You might consider it a niche application, but an awful lot of people are using it – more than 150 million according to www.bittorent.com. Statistics published by Cachelogic (www.cachelogic.com) in 2004 showed that Bittorrent traffic accounted for more than 35 per cent of all web traffic worldwide. Bittorrent.com itself is currently ranked in the top 2,000 websites according to the website monitoring service Alexa.

Smart moves
In 2005 Bittorrent Inc. (the company that Cohen and partner Ashwin Navin created in 2004) neatly distanced itself from the shady side of P2P by doing a deal with the Motion Picture Association of America (MPAA), and agreeing to remove any illicit copyrighted works from Bittorrent’s commercial site.

Since then, Bittorrent.com has started offering paid-for legal TV and movie downloads. In 2006 it signed a breakthrough deal for online movie distribution with Warner Brothers. It now seems to be going from strength to strength, featuring video, music, TV and game content from top media brands such as 20th Century Fox, MTV, Paramount and Eidos.

Bittorrent, the technology, remains open source and is available for anyone to develop an application around, which is another reason it’s remained so popular, But how does it work, and just what makes it so suited to sending digital movies or huge Iso files around the world? To answer this, first we need to step back and look at some of the basics of P2P technology.

Peer pressure
There are two main ways to share a file between lots of users. The traditional and familiar client-server method is to put the file on a central server and allow multiple clients (PCs) to access it directly.

There’s no need for any communications between the clients – all they need to do is talk to the server. But this means that the server has to be able to cope with delivering multiple copies of the file to lots of clients simultaneously, otherwise the server becomes a bottleneck.
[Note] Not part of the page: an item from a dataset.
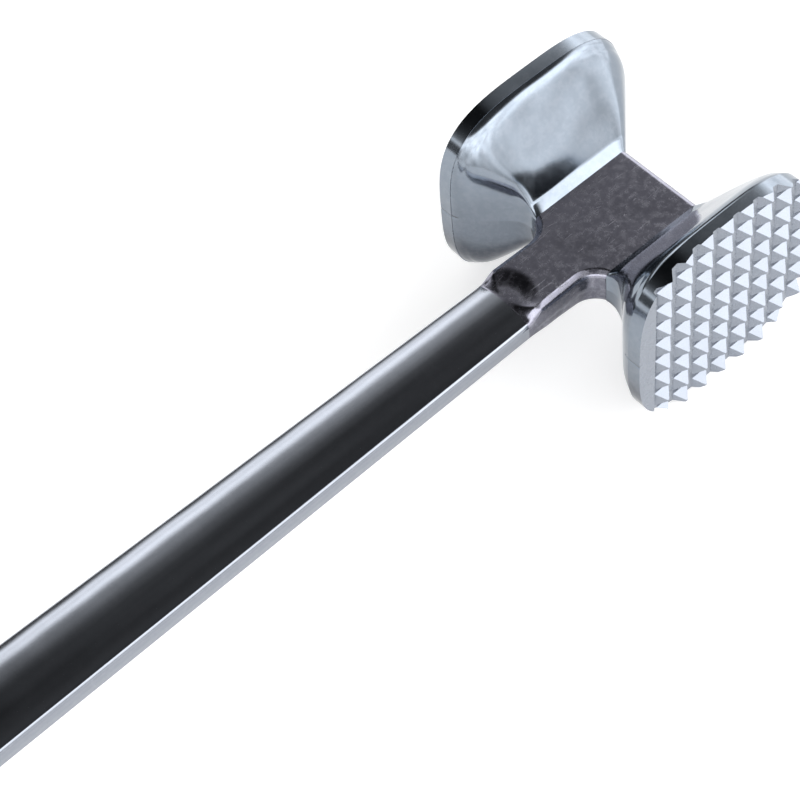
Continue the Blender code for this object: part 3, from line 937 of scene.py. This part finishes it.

For sharing via the relatively low-bandwidth internet this can obviously be a major problem, leading to high costs and congestion at the server.

A peer-to-peer architecture simply does away with the central server and allows any PC connected to the network (a peer) to act as both a client and a server. Peers can then communicate directly with each other to obtain the files they need. This gives several benefits, the most important being data redundancy and no need for massive bandwidth on any one peer machine. A peer can limit peer connections or file downloads depending on how much bandwidth it has available.